Investment Funds in general, other than listed closed-end funds, are not subject to the proposed rule because of their external management structure, limited fund-related employee compensation and different regulatory regime that usually does not include annual shareholder meetings. Listed closed-end funds, however, would be subject to the rule because they are normally required to hold annual shareholder meetings to elect directors and their securities are not redeemable and trade on national exchanges at negotiated market prices which provide shareholders with pertinent investment information.
Disclosure requirements would also extend to emerging growth companies and smaller reporting companies. The proposed release suggests that these smaller firms are not expected to face significant compliance costs, although it is unlikely that many of these companies have ever considered implementing hedging guidelines before. The SEC does not believe there is any reason why the hedging policies of these smaller firms are less relevant to shareholders than the hedging policies of other firms. It is noteworthy that two commissioners of the SEC expressed concern about subjecting emerging growth companies and smaller reporting companies to additional regulatory requirements because of the proposed rule’s potential disproportionate compliance burden on smaller firms and its attenuated importance in Dodd-Frank implementation.
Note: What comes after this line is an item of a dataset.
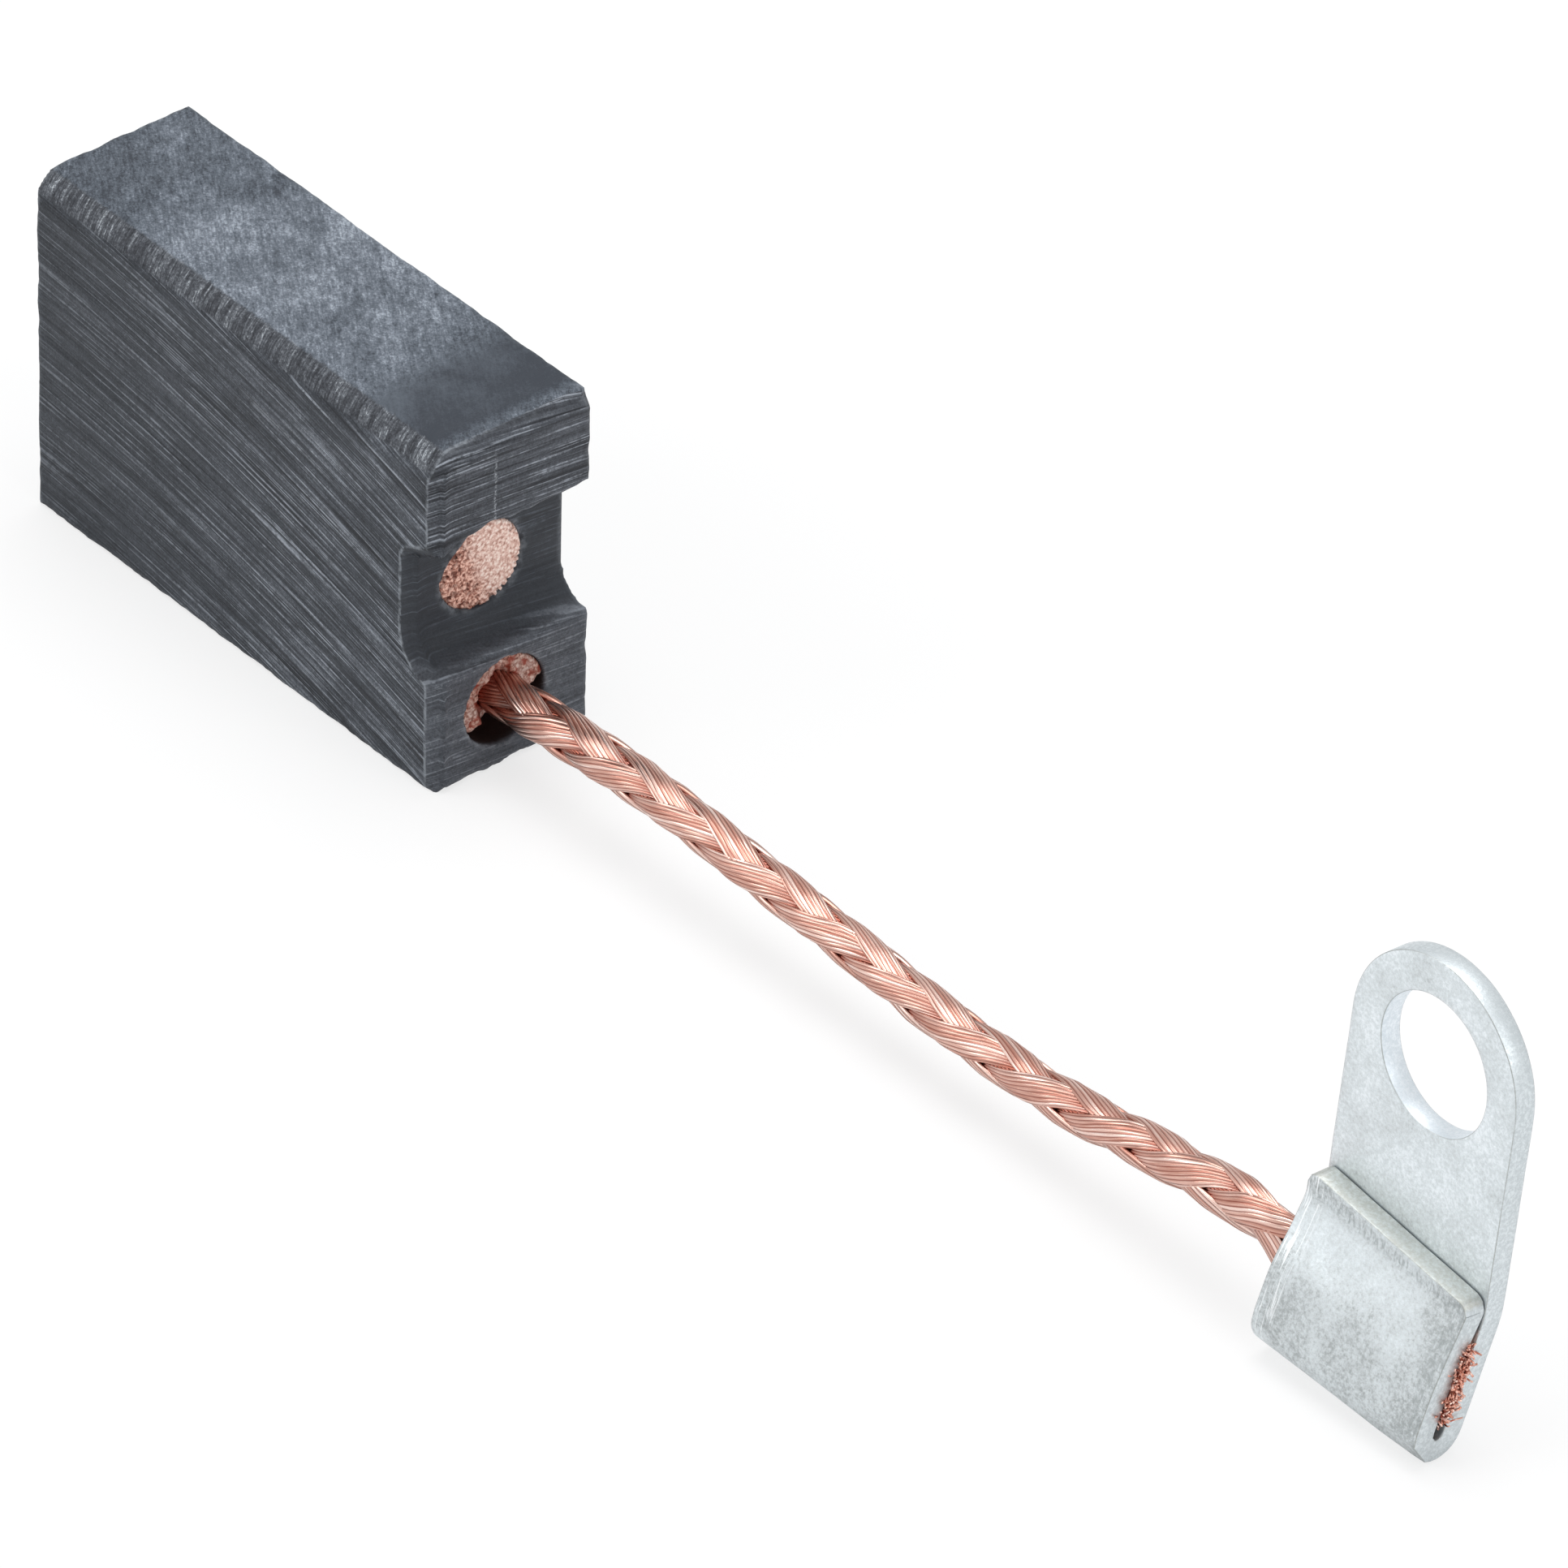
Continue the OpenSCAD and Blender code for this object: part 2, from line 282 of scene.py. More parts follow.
# The same in the crimp, where the middle line's place follows from how far across it lies
IN_CRIMP = [(-3.5, 0.27, 1.08), (-1.5, 0.19, 1.4), (0.5, 0.15, 1.62), (3.45, 0.14, 1.7)]


def shunt_stations():
    rows = [list(r) + [0.0] for r in ROUTE]
    deep, tall = crimp_front(PRESSED_AT) + CRIMP_FORWARD * 0.19
    for across, thick, high in IN_CRIMP:
        rows.append([*from_terminal((across, deep, tall)), thick, high, 1.0])
    return np.array(rows)


SUBSTEPS = 24


def smooth_line(rows, step):
    """A curve through all rows, with points an equal step apart along it."""
    padded = np.vstack([2 * rows[0] - rows[1], rows, 2 * rows[-1] - rows[-2]])
    fine = []
    for i in range(1, len(padded) - 2):
        p0, p1, p2, p3 = padded[i - 1:i + 3]
        for t in np.linspace(0, 1, SUBSTEPS, endpoint=False):
            fine.append(0.5 * (2 * p1 + (p2 - p0) * t + (2 * p0 - 5 * p1 + 4 * p2 - p3) * t * t
                               + (3 * p1 - p0 - 3 * p2 + p3) * t ** 3))
    fine.append(rows[-1])
    fine = np.array(fine)
    gone = np.concatenate([[0], np.cumsum(np.linalg.norm(np.diff(fine[:, :3], axis=0), axis=1))])
    at = np.linspace(0, gone[-1], int(round(gone[-1] / step)) + 1)
    return at, np.array([np.interp(at, gone, fine[:, k]) for k in range(fine.shape[1])]).T


# ---- braided shunt
CARRIERS = 4             # strands that run each way round
LAY = 13.0               # length in which a strand goes once round
STRAND_RING = 0.455      # middle radius of the strands, at a shunt radius of 0.7
STRAND_RISE = 0.105      # how far a strand rises and dips as it crosses the others
STRAND_HALF = 0.15       # half its thickness
STRAND_SPAN = 0.80       # half its width, as an angle round the shunt
STRAND_ROUND = 3.4       # how square its section is: 2 is an ellipse
WIRES = 9                # fine wires side by side on a strand
WIRE_DIP = 0.036
BRAID_STEP = 0.215
CORE_SHARE = 0.5         # radius of the inner wires, as a share of the shunt's
CORE_SIDES = 14
ROUND_TURN = math.radians(72)      # the braid as a whole, turned on its axis
CARRIED_ON = 1.2         # and moved on along it
ROUND_DRIFT = math.radians(-1.0)   # and slowly twisted along it


def tube_faces(start, rings, sides):
    """Faces of a closed tube, whose rings of points follow each other from the start."""
    faces = []
    last = start + (rings - 1) * sides
    for a in range(start, last, sides):
        for i in range(sides):
            n = (i + 1) % sides
            faces.append((a + i, a + n, a + sides + n, a + sides + i))
    faces.append(tuple(range(start + sides - 1, start - 1, -1)))
    faces.append(tuple(range(last, last + sides)))
    return faces


def strand_section():
    """One strand's outline: how far across each of its points lies, how deep in a valley
    between two wires, and how many of them are on the outside."""
    across = [-1.0]
    dip = [1.0]
    for wire in range(WIRES):
        for part, depth in ((0.24, 0.0), (0.76, 0.0), (1.0, 1.0)):
            across.append(-1.0 + 2.0 * (wire + part) / WIRES)
            dip.append(depth)
    outer = len(across)
    under = np.linspace(0.86, -0.86, 7)
    return np.concatenate([across, under]), np.concatenate([dip, np.ones(len(under))]), outer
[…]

Hedging activities, particularly by executive officer decision-makers and directors, who receive significant equity-based compensation, are largely perceived as directly counter to the interests of shareholders. The proposed rule provides important corporate disclosure of hedging policies to shareholders with respect to whether the equity interests of officers, directors and employees are aligned with their own. These additional disclosure obligations exceed current proxy statement guidance by expanding both the types of people and companies covered. While the proposed rule will offer investors insight as to the true economic value of corporate compensation, it may yield insignificant information with respect to certain employees and may burden smaller firms.